None of this, though, answers for sure whether we have too many or too few college graduates for the economy. And the Georgetown Center says firmly that we have too few. They reached that conclusion in their 2011 report by using the college wage premium -- how much more bachelor's holders make compared to everyone else -- to try and model the changing demand for college graduates over time. Then they look at the actual number of young people getting degrees. As of 2010, demand was far outstripping supply.
But something seems intuitively off about their findings. The college wage premium has essentially been frozen for a decade, even as earnings for high school grads have actually fallen. If there was such intense competition for college-educated talent, you'd expect it to continue rising.
For another view, we can turn to the Federal Reserve Bank of Chicago, which released a study in June on the so-called "skills shortage" many believe is afflicting the economy. This is the idea that there are jobs out there, but workers just don't have the education they need to get them. In the end, they found the evidence for such a mismatch was "mixed." As the graph below shows, which is based off of actual hiring data, the demand for low-, medium-, and high-skill labor has all been moving more or less in tandem. The slight exception is in the medium-skill market, which could be a sign of the "upskilling" trend. But there's really no obvious proof that employers have are scrambling over each other for educated labor.

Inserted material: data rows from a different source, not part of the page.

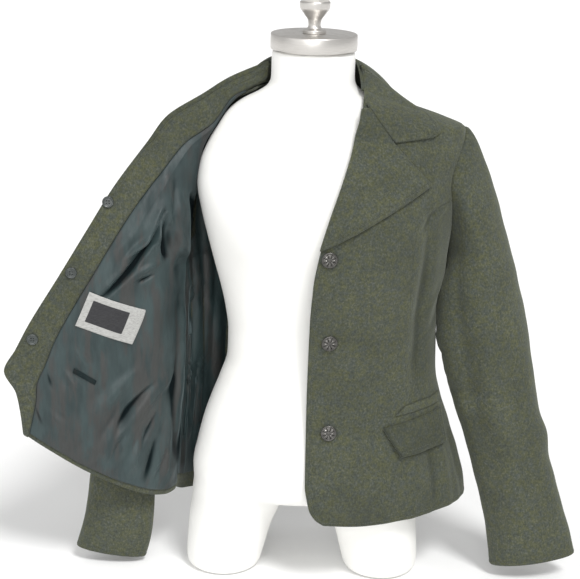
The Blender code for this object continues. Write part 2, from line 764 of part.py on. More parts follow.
def make_left_buttons():
    """Metal buttons on the closed front."""
    for number, place in enumerate(LEFT_BUTTONS, 1):
        turn, height = front_place(place.x, place.height)
        normal = outward(left_body, 1, turn, height)
        base = left_body(turn, height) + normal * (CLOTH / 2 + LAY)
        turned_piece(f"button_left_{number}", METAL_BUTTON, ANTIQUE, base, normal, 14)


# ---------------------------------------------------------------- the opened front
def share_gap(row, gap=SEAM):
    """Half a gap as a share of the opened front's width."""
    return gap / 2 / open_width(row)


def open_cells(rows, columns, low, high, gap=SEAM):
    """Places of the opened front between two shares that may change with the row."""
    cells = []
    for row in rows:
        start = low(row) + share_gap(row, gap)
        end = high(row) - share_gap(row, gap)
        cells.append([(share, row) for share in spread(start, end, columns)])
    return cells


def ridge_rise(x, z):
    """Height of the lining's folds at a place."""
    rise = 0.0
    for fold in RIDGES:
        along = Vector((fold.to_x - fold.x, fold.to_z - fold.z))
        place = Vector((x - fold.x, z - fold.z))
        share = min(max(place.dot(along) / along.length_squared, 0.0), 1.0)
        away = (place - along * share).length / fold.width
        rise = max(rise, fold.rise * math.exp(-away * away))
    return rise


def lining_point(share, row):
    """Point of the lining on the opened front, with its folds."""
    point = open_point(share, row)
    normal = outward(open_point, 1, share, row)
    fade = min(1.0, 8 * share, 8 * (facing_share(row) - share))
    lift = CLOTH / 2 + 2 * LAY + SATIN / 2 + ridge_rise(point.x, point.z) * max(fade, 0.0)
    return point + normal * lift


def make_open_front():
    """Shell, facing, collar end and lining of the opened front."""
    half = CLOTH / 2
    inner = open_cells(OPEN_ROWS, 7, lambda row: 0.005, lambda row: OPEN_PRINCESS)
    outer = open_cells(OPEN_ROWS, 7, lambda row: OPEN_PRINCESS, lambda row: 1.0)
    panel("side_front_right", open_point, 1, inner, -half, half, LODEN)
    panel("front_right", open_point, 1, outer, -half, half, LODEN)
    low = half + 1.5 * LAY
    rows = [row for row in OPEN_ROWS if row <= NOTCH_ROW]
    lower = open_cells(rows, 4, facing_share, lambda row: 1.0)
    upper = open_cells((NOTCH_ROW + 0.006, 0.96, 1.0), 4, facing_share, lambda row: 1.0)
    panel("facing_right", open_point, 1, lower, low, low + CLOTH, LODEN)
    panel("collar_right_end", open_point, 1, upper, low, low + CLOTH, LODEN)
    rows = sorted(OPEN_ROWS[1:-1] + tuple(row + 0.025 for row in OPEN_ROWS[:14]))
    lining = open_cells(rows, 12, lambda row: 0.0, facing_share, 7 * SEAM)
    panel("lining_front_right", lining_point, 1, lining, -SATIN / 2, SATIN / 2, LINING)


def open_place(x, height):
    """Share and row of the opened front's point at a place seen from the front."""
    share = 0.6
    row = 0.4
    for _ in range(12):
        here = open_point(share, row)
        by_share = (open_point(share + STEP, row) - here) / STEP
        by_row = (open_point(share, row + STEP) - here) / STEP
        off_x = x - here.x
        off_z = height - here.z
        scale = by_share.x * by_row.z - by_share.z * by_row.x
        share += (off_x * by_row.z - off_z * by_row.x) / scale
        row += (off_z * by_share.x - off_x * by_share.z) / scale
    return share, row


def corner_cells(corners, rows, columns):
    """Places of the opened front between four corners."""
    places = [Vector(open_place(corner.x, corner.height)) for corner in corners]
    upper_left, upper_right, lower_right, lower_left = places
    cells = []
    for down in spread(0.0, 1.0, rows):
        start = upper_left.lerp(lower_left, down)
        end = upper_right.lerp(lower_right, down)
        cells.append([tuple(start.lerp(end, along)) for along in spread(0.0, 1.0, columns)])
    return cells


def make_open_front_details():
    """Label, inner welt, buttons and the pocket on the outside of the opened front."""
    lining = CLOTH / 2 + 2 * LAY + SATIN
    label = corner_cells(LABEL, 4, 5)
    low = lining + 1.5 * LAY
    panel("label", open_point, 1, label, low, low + LABEL_CLOTH, SATIN_LABEL)
    welt = corner_cells(INNER_WELT, 2, 4)
    panel("inner_welt", open_point, 1, welt, low, low + SATIN, LINING)
    low = CLOTH / 2 + 2 * LAY
    for name, (start, end, bottom, top) in (("flap", RIGHT_FLAP), ("welt", RIGHT_WELT)):
        cells = [[(share, row) for share in spread(start, end, 9)]
                 for row in spread(bottom, top, 4)]
        panel(f"{name}_right", open_point, -1, cells, low, low + DOUBLED, LODEN)
    for number, place in enumerate(RIGHT_BUTTONS, 1):
        share, row = open_place(place.x, place.height)
        front = outward(open_point, 1, share, row)
        point = open_point(share, row)
        base = point + front * (CLOTH * 1.5 + 2 * LAY)
        turned_piece(f"backing_button_{number}", BACKING_BUTTON, HORN, base, front, 12)
        share -= EDGE_INSET / open_width(row)
        point = open_point(share, row)
        front = outward(open_point, 1, share, row)
        base = point - front * (CLOTH / 2 + LAY)
        turned_piece(f"button_right_{number}", METAL_BUTTON, ANTIQUE, base, -front, 14)


def make_fold_back():
    """The opened front's cloth between its fold and the shoulder seam."""
    cells = [[(up, along) for along in spread(0.0, 1.0, 7)] for up in spread(0.0, 1.0, 4)]
    half = CLOTH / 2
    panel("front_right_shoulder", fold_back_point, 1, cells, -half, half, LODEN)


def fold_back_point(up, along):
    """Point between the fold of the opened front and the shoulder seam."""
    row = FOLD_ROW + (FOLD_END_ROW - FOLD_ROW) * along
    fold = open_point(0.0, row) + outward(open_point, -1, 0.0, row) * (CLOTH + 6 * SEAM)
    seam = right_body(90, SHOULDER_TIP + (FOLD_END_HEIGHT - SHOULDER_TIP) * along)
    seam.y -= CLOTH
    point = fold.lerp(seam, up)
    point.y -= 0.004 * 4 * up * (1 - up)
    return point


def make_back_lining():
    """Lining of the opened half's back, from above the hem to under the shoulder."""
    cells = back_cells(right_body, 9)[2:-4]
    low = -(CLOTH / 2 + LAY + SATIN)
    panel("lining_back_right", right_body, -1, cells, low, low + SATIN, LINING)


# ---------------------------------------------------------------- sleeves
RING_POINTS = 16        # points round an armhole


def armhole_height(angle):
    """Height of the armhole's edge: angle 0 is the underarm, 180 degrees the shoulder tip."""
    return (UNDERARM + SHOULDER_TIP) / 2 - (SHOULDER_TIP - UNDERARM) / 2 * math.cos(angle)


def sewn_on(body, side, turn, angle):
    """Place of a sleeve's end on a panel: beside it under the arm, butted on it above."""
    height = armhole_height(angle)
    lift = CLOTH / 2 * (1 + (1 + math.cos(angle)) / 2) + 3 * SEAM
    return body(turn, height) + outward(body, side, turn, height) * lift


def left_armhole(angle):
    """Start of the left sleeve. The angle goes round by the front."""
    edge = front_armhole if math.sin(angle) > 0 else back_armhole
    return sewn_on(left_body, 1, edge(armhole_height(angle)), angle)


def right_armhole(angle):
    """Start of the right sleeve: on the back, and behind the opened front's fold."""
    if math.sin(angle) <= 1e-6:
        return sewn_on(right_body, -1, back_armhole(armhole_height(angle)), angle)
    height = armhole_height(angle)
    corner = open_point(0.0, FOLD_ROW)
    if height < corner.z:
        edge = open_point(0.0, row_at_height(height))
    else:
        edge = fold_back_point((height - corner.z) / (SHOULDER_TIP - corner.z), 0.0)
    away = min(1.0, 2 * math.sin(angle))
    beside = Vector((-(CLOTH + SEAM), 0, 0))
    behind = Vector((-CLOTH / 2, CLOTH / 2 + 2 * SEAM, 0))
    return edge + beside.lerp(behind, away)


def ring_point(rows, side, angle, row):
    """Point of a sleeve's ring below the armhole."""
    values = {name: sample(rows, name, row) for name in Ring._fields[1:]}
    inwards = side * math.cos(angle)
    tuck = side * values["tuck"] * max(math.sin(2 * angle), 0.0) if math.sin(angle) > 0 else 0.0
    return Vector((
        values["x"] - values["half_width"] * inwards - tuck,
        values["y"] - values["half_depth"] * math.sin(angle),
        values["z"] - values["lift"] * math.cos(angle),
    ))


def sleeve_surface(rows, armhole, side, forward):
    """Surface of a sleeve: the angle round it, and 0 at the armhole to 1 at the cuff."""
    first = rows[0].row

    def point(angle, row):
        if row >= first:
            return ring_point(rows, side, angle, row)
        start = armhole(angle)
        crown = (1 - math.cos(angle)) / 2
        spill = -math.sin(angle) * (forward if math.sin(angle) > 0 else 0.022)
        leave = Vector((side * (0.012 + 0.054 * crown), spill, -0.040 + 0.025 * crown))
        end = ring_point(rows, side, angle, first)
        after = ring_point(rows, side, angle, first + STEP)
        arrive = (after - end) / STEP * first
        t = row / first
        return (start * (2 * t ** 3 - 3 * t ** 2 + 1) + leave * (t ** 3 - 2 * t ** 2 + t)
                + end * (3 * t ** 2 - 2 * t ** 3) + arrive * (t ** 3 - t ** 2))

    return point


def make_sleeve(word, rows, armhole, side, forward):
    """Upper and under sleeve, parted at a front and a back seam."""
    surface = sleeve_surface(rows, armhole, side, forward)
    tops = [0.0, 0.03, 0.07, 0.12, 0.17, 0.22]
    lower = spread(0.22, 1.0, 9)[1:]
    unit = 2 * math.pi / RING_POINTS
    gap = SEAM / 2 / 0.05
    half = CLOTH / 2
    for name, start, end in (("upper", 2, 14), ("under", -2, 2)):
        angles = [unit * i for i in range(start, end + 1)]
        angles[0] += gap
        angles[-1] -= gap
        cells = [[(angle, row) for angle in angles] for row in tops + lower]
        panel(f"sleeve_{word}_{name}", surface, side, cells, -half, half, LODEN)


# ---------------------------------------------------------------- collar
def collar_row(along):
    """Table row, side and body of a place along the collar: 1 in front, 0 at the back."""
    if along >= 0:
        return 1 - along, 1, left_body
    return 1 + along, -1, right_body


def roll_point(row, side, inside=0.0):
    """Point of the collar's roll, moved inside towards the neck."""
    turn = math.radians(sample(COLLAR, "roll_turn", row))
    radius = sample(COLLAR, "roll_radius", row) - inside
    height = sample(COLLAR, "roll_z", row)
    return Vector((side * radius * math.sin(turn), radius * math.cos(turn), height))


def fall_point(down, along):
    """Point of the collar's fall: down is 0 at the roll and 1 at the outer edge."""
    row, side, body = collar_row(along)
    lift = CLOTH / 2 + LAY + DOUBLED / 2
    turn = sample(COLLAR, "turn", row)
    height = sample(COLLAR, "height", row)
    edge = body(turn, height) + outward(body, side, turn, height) * lift
    point = roll_point(row, side).lerp(edge, down)
    bend = down / NOTCH_SHARE if down < NOTCH_SHARE else (1 - down) / (1 - NOTCH_SHARE)
    point.z -= sample(COLLAR, "dip", row) * bend
    away = Vector((point.x, point.y, 0)).normalized() + Vector((0, 0, 1))
    point += away * sample(COLLAR, "bulge", row) * 4 * down * (1 - down)
    return laid_on_front(point, lift) if side > 0 else point


def laid_on_front(point, lift):
    """Bring a point forwards until it lies on the closed front with the given lift."""
    if point.y > 0:
        return point
    turn, height = place_under(point.x, point.z, lift + 2 * LAY)
    lifted = left_body(turn, height) + outward(left_body, 1, turn, height) * (lift + 2 * LAY)
    return Vector((point.x, min(point.y, lifted.y), point.z))


def stand_point(up, along):
    """Point of the collar's stand, between the neckline and the roll."""
    row, side, body = collar_row(along)
    inside = DOUBLED / 2 + 2 * SEAM + CLOTH / 2 + 0.0028 * max(0.0, 1 - row / 0.5)
    roll = roll_point(row, side, inside)
    turn = math.degrees(math.atan2(roll.x * side, roll.y))
    seam = body(turn, NECK_POINT) + outward(body, side, turn, NECK_POINT) * (CLOTH + SEAM)
    return seam.lerp(roll, up)


def make_collar():
    """The collar's fall and its stand."""
    rows = spread(1.0, -(1 - COLLAR_RIGHT_END), 25)
    shares = (0.0, 0.14, 0.28, NOTCH_SHARE, 0.62, 0.81, 1.0)
    cells = [[(down, along) for down in shares] for along in rows]
    panel("collar", fall_point, 1, cells, -DOUBLED / 2, DOUBLED / 2, LODEN)
    rows = spread(1 - STAND_FRONT_END, -(1 - COLLAR_RIGHT_END), 23)
    cells = [[(up, along) for up in (0.0, 0.5, 1.0)] for along in rows]
    panel("collar_stand", stand_point, 1, cells, -CLOTH / 2, CLOTH / 2, LODEN)


def clear_scene():
    """Start from an empty scene."""
    for old in list(bpy.data.objects):
        bpy.data.objects.remove(old, do_unlink=True)


def centre_on_origin():
    """Move the pieces so that the bottom centre of their bounding box is at the origin."""
    bpy.context.view_layer.update()
    pieces = [piece for piece in bpy.data.objects if not piece.hide_render]
    corners = [Vector(corner) for piece in pieces for corner in piece.bound_box]
    middle = Vector([(min(values) + max(values)) / 2 for values in zip(*corners)])
    middle.z = min(corner.z for corner in corners)
    for mesh in bpy.data.meshes:
        mesh.transform(Matrix.Translation(-middle))


def main():
    """Build the jacket and its form."""
    clear_scene()
    make_form()
    make_neck_plate()
    make_body()
    make_lapel()
    make_pocket()
    make_left_buttons()
    make_open_front()
    make_open_front_details()
    make_fold_back()
    make_back_lining()
    make_sleeve("left", LEFT_SLEEVE, left_armhole, 1, 0.022)
    make_sleeve("right", RIGHT_SLEEVE, right_armhole, -1, -0.010)
    make_collar()
    centre_on_origin()


main()
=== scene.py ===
"""A tyrolean loden jacket, half open, on a limbless dress form.

Each cloth piece is a thin shell on the same surface as its solid in the frame, with the
creases, pressed edges and stitching of the real piece. Sizes are in metres, measured from a
point on the floor under the neck of the form, and moved into the frame at the end.
"""
import logging
import math
from collections.abc import Callable, Iterable, Sequence
from dataclasses import dataclass, field
from enum import Enum
from typing import NamedTuple

import bmesh
import bpy
import numpy as np
from mathutils import Matrix, Vector


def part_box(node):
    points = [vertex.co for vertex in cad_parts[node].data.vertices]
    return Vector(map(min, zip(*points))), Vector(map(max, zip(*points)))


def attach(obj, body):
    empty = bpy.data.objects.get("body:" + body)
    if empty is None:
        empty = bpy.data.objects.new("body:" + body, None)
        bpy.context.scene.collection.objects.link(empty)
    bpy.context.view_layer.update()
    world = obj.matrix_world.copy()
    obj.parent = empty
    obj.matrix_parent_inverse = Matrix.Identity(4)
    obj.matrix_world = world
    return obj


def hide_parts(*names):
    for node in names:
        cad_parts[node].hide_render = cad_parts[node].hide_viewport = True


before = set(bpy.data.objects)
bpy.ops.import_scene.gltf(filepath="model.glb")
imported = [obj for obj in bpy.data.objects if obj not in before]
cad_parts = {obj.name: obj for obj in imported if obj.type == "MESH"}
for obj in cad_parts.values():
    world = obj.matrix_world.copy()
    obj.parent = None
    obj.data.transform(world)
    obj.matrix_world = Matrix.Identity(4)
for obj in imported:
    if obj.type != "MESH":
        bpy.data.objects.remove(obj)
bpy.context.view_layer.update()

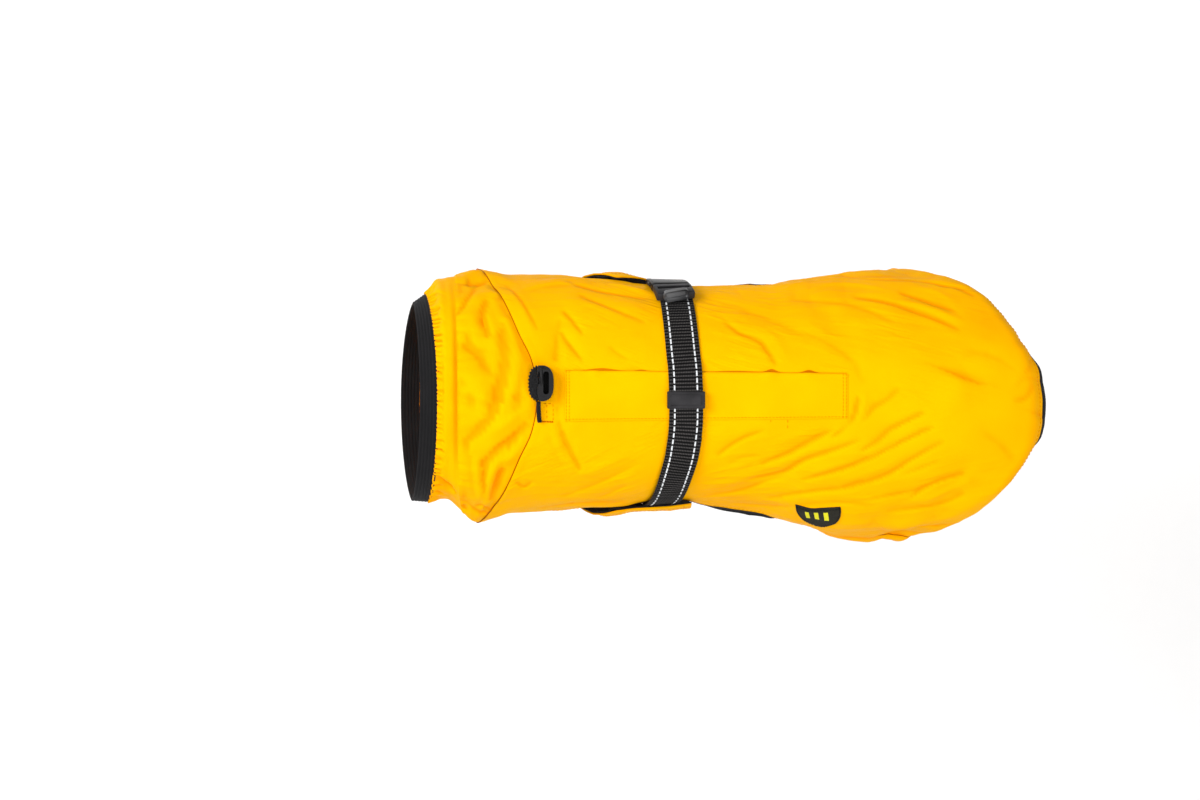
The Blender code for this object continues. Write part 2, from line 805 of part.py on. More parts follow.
def make_buckle_socket(plastic):
    half = BUCKLE_WIDE / 2
    top = BUCKLE_THICK
    outer = box_mesh("buckle_socket", (-half, SOCKET_START, 0), (half, SOCKET_END, top), 2.0, 3)
    made = new_object("buckle_socket", outer, plastic)
    inner = half - 2.2
    below, above = LOOP_START + 1, SOCKET_END + 3
    boolean(made, cutter("socket_hollow", (-inner, SOCKET_START - 3, 1.4), (inner, 10.5, top - 1.4)))
    boolean(made, cutter("socket_windows", (-half - 3, 2.5, 1.7), (half + 3, 10.5, top - 1.7)))
    boolean(made, cutter("socket_slot", (-TAB_ROOM, LOOP_START, -3), (TAB_ROOM, LOOP_END, top + 3)))
    boolean(made, cutter("under_loop_bar", (-TAB_ROOM, below, -3), (TAB_ROOM, above, LOOP_BAR_LOW)))
    boolean(made, cutter("over_loop_bar", (-TAB_ROOM, below, LOOP_BAR_HIGH), (TAB_ROOM, above, top + 3)))
    return wrapped(made, buckle_place)


def make_buckle_prongs(plastic):
    half = BUCKLE_WIDE / 2
    low, high = 1.9, BUCKLE_THICK - 1.9
    frame = box_mesh("buckle_prongs", (-half, BAR_END, BAR_LOW), (half, SOCKET_START - GAP, BUCKLE_THICK), 1.5)
    made = new_object("buckle_prongs", frame, plastic)
    boolean(made, cutter("belt_slot", (-BELT_ROOM, SLOT_START, -3), (BELT_ROOM, SLOT_END, BUCKLE_THICK + 3)))
    for side in (-1, 1):
        inner, outer = sorted((side * 7.4, side * 11.4))
        arm = box_mesh("prong", (inner, SOCKET_START - 2, low), (outer, 9.6, high), bevel=0.5, segments=1)
        prong = bpy.data.objects.new("prong_right" if side > 0 else "prong_left", arm)
        tip_in, tip_out = sorted((side * 7.4, side * 15.6))
        tip = box_mesh("tip", (tip_in, 3.2, low), (tip_out, 9.8, high), bevel=0.8, segments=1)
        point = bpy.data.objects.new("tip_right" if side > 0 else "tip_left", tip)
        for helper in (prong, point):
            bpy.data.collections["cutters"].objects.link(helper)
            helper.hide_render = True
            helper.display_type = "WIRE"
            boolean(made, helper, "UNION")
    return wrapped(made, buckle_place)


def make_buckle_tab(webbing):
    """Webbing from the loop bar down between the right wing and the back panel."""
    route = [Vector((0, y, z)) for y, z in zip(*TAB_ROUTE.values())]
    rings = []
    for i, middle in enumerate(route):
        along = (route[min(i + 1, len(route) - 1)] - route[max(i - 1, 0)]).normalized()
        lift = Vector((0, -along.z, along.y)) * TAB_THICK / 2
        half = Vector((TAB_WIDE / 2, 0, 0))
        corners = (middle - half - lift, middle + half - lift, middle + half + lift, middle - half + lift)
        rings.append([buckle_place(corner) for corner in corners])
    return ribbon("buckle_tab", rings, webbing)


# ---------------------------------------------------------------- cord lock and cord


def lock_outline(first, last, steps, teeth=0.0):
    """Part of the lock's oval, anticlockwise from the first angle to the last."""
    points = []
    for angle in spaced(first, last, steps):
        turn = math.radians(angle)
        reach = 1 + teeth * math.cos(turn * LOCK_TEETH)
        square = (abs(math.cos(turn)) ** 2.6 + abs(math.sin(turn)) ** 2.6) ** (-1 / 2.6)
        size = square * reach / 2
        points.append((math.cos(turn) * size * LOCK_WIDE, math.sin(turn) * size * LOCK_LONG))
    return points


def prism(name, outline, levels, finish):
    """A flat outline raised through levels of (height, share of its size)."""
    centre = [sum(point[i] for point in outline) / len(outline) for i in range(2)]
    rings = []
    for height, share in levels:
        ring = [
            Vector((centre[0] + (x - centre[0]) * share, centre[1] + (y - centre[1]) * share, height))
            for x, y in outline
        ]
        rings.append(ring)
    return ribbon(name, rings, finish)


def lock_place(target):
    for vert in target.data.vertices:
        place = vert.co / MM
        vert.co = Vector((LOCK_X + place.x, LOCK_Y + place.y, LOCK_LIFT + place.z)) * MM


def make_cord_lock(plastic):
    body = prism("cord_lock_body", lock_outline(-LOCK_SPLIT, LOCK_SPLIT, 32), LOCK_LEVELS, plastic)
    slide = prism(
        "cord_lock_slide", lock_outline(LOCK_SPLIT + 6, 360 - LOCK_SPLIT - 6, 24, 0.015), LOCK_LEVELS, plastic
    )
    for made in (body, slide):
        lock_place(made)
    return body, slide


def make_drawcord(elastic):
    route = list(zip(*CORD.values()))
    curve = bpy.data.curves.new("drawcord", "CURVE")
    curve.dimensions = "3D"
    curve.bevel_depth = CORD_RADIUS * MM
    curve.bevel_resolution = 2
    curve.use_fill_caps = True
    spline = curve.splines.new("POLY")
    spline.points.add(len(route) - 1)
    for point, place in zip(spline.points, route):
        point.co = (*[value * MM for value in place], 1)
    return new_object("drawcord", curve, elastic)


# ---------------------------------------------------------------- the whole coat


def clear_scene():
    for old in list(bpy.data.objects):
        bpy.data.objects.remove(old, do_unlink=True)
    for name in (COLLECTION, "cutters"):
        made = bpy.data.collections.new(name)
        bpy.context.scene.collection.children.link(made)


def main():
    clear_scene()
    yellow = material("coated_cloth", (1.0, 0.66, 0.0), 0.5)
    black = material("black_cloth", (0.02, 0.02, 0.022), 0.85)
    webbing = material("webbing", (0.025, 0.025, 0.027), 0.75)
    plastic = material("black_plastic", (0.03, 0.03, 0.033), 0.4)
    make_back_panel(yellow)
    make_back_binding(black)
    make_collar(yellow)
    make_neck_casing(yellow)
    make_neck_band(black)
    make_belly_panel(yellow)
    make_belly_lining(black)
    make_harness_flap(yellow)
    make_belt(webbing)
    make_belt_return(webbing)
    make_belt_keeper(plastic)
    make_buckle_socket(plastic)
    make_buckle_prongs(plastic)
    make_buckle_tab(webbing)
    make_cord_lock(plastic)
    make_drawcord(webbing)


main()
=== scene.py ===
# %% [markdown]
# # A dog's raincoat, as it is worn
#
# The coat is yellow coated cloth with a black ribbed elastic at the neck, a webbing belt over the back
# with a side-release buckle, and a toggle on the drawcord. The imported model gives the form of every
# piece. This lesson reads those forms, makes each of them again as fine, creased cloth or as moulded
# plastic, and sews it together.
#
# Run the cells from top to bottom. Every length is in metres, and MM turns millimetres into them.

import bpy
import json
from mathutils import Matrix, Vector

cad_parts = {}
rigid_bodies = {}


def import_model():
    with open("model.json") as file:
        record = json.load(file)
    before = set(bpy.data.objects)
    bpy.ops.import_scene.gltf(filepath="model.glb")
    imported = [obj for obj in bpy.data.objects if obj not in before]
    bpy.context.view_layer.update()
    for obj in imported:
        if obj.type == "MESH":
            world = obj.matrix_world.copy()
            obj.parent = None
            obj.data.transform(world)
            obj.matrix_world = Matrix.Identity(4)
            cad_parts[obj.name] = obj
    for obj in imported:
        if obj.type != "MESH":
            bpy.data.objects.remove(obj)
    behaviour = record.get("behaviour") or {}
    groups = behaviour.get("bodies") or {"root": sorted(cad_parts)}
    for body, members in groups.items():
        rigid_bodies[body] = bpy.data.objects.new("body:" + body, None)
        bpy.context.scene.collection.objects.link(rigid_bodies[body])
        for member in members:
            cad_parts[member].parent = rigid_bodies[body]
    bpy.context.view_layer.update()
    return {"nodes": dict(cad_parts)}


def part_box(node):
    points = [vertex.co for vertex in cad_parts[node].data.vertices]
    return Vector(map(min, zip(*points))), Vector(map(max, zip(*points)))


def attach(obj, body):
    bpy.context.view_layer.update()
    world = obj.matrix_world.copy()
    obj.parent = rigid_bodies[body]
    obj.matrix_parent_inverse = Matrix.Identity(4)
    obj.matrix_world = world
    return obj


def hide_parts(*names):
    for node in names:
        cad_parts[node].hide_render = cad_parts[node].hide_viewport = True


for leftover in list(bpy.data.objects):
    bpy.data.objects.remove(leftover)
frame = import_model()

import json
import math
import random
from contextlib import contextmanager

import bmesh
import numpy as np
from mathutils import Vector, noise
from mathutils.bvhtree import BVHTree
from mathutils.kdtree import KDTree

MM = 0.001
print("nodes:", ", ".join(sorted(frame["nodes"])))

# %% [markdown]
# ## Camera, floor and light
#
# The coat is looked at from straight above, with the head on the left. A camera that isn't turned at all
# looks down -Z, which is that view. The lens follows from how wide a strip of the back it takes in.

# %% The camera
EYE_HEIGHT = 1.3
EYE_ASIDE = -2.8 * MM
VIEW_WIDE = 0.84
SENSOR = 36.0

camera_data = bpy.data.cameras.new("camera")
camera_data.sensor_width = SENSOR
camera_data.lens = SENSOR * EYE_HEIGHT / VIEW_WIDE
camera = bpy.data.objects.new("camera", camera_data)
camera.location = (0, EYE_ASIDE, EYE_HEIGHT)
bpy.context.scene.collection.objects.link(camera)
bpy.context.scene.camera = camera
print(f"lens {camera_data.lens:.1f} mm")


# %% [markdown]
# Cloth looks soft under wide lamps. One wide lamp hangs over the head side, so that the back is brightest
# in the middle and its folds get a light and a dark side. The world fills the shade with plain white.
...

As I wrote above, the evidence as to whether we have too many or too few college grads isn't conclusive. Chances are, we're not generating an entire wave of over-educated espresso artists. And there are also almost certainly specific job sectors of the economy, such as engineering, suffering from a dearth of talent. But college graduates are still facing the worst employment prospects they've had in years. There may simply be more of them than our limp current economy can use.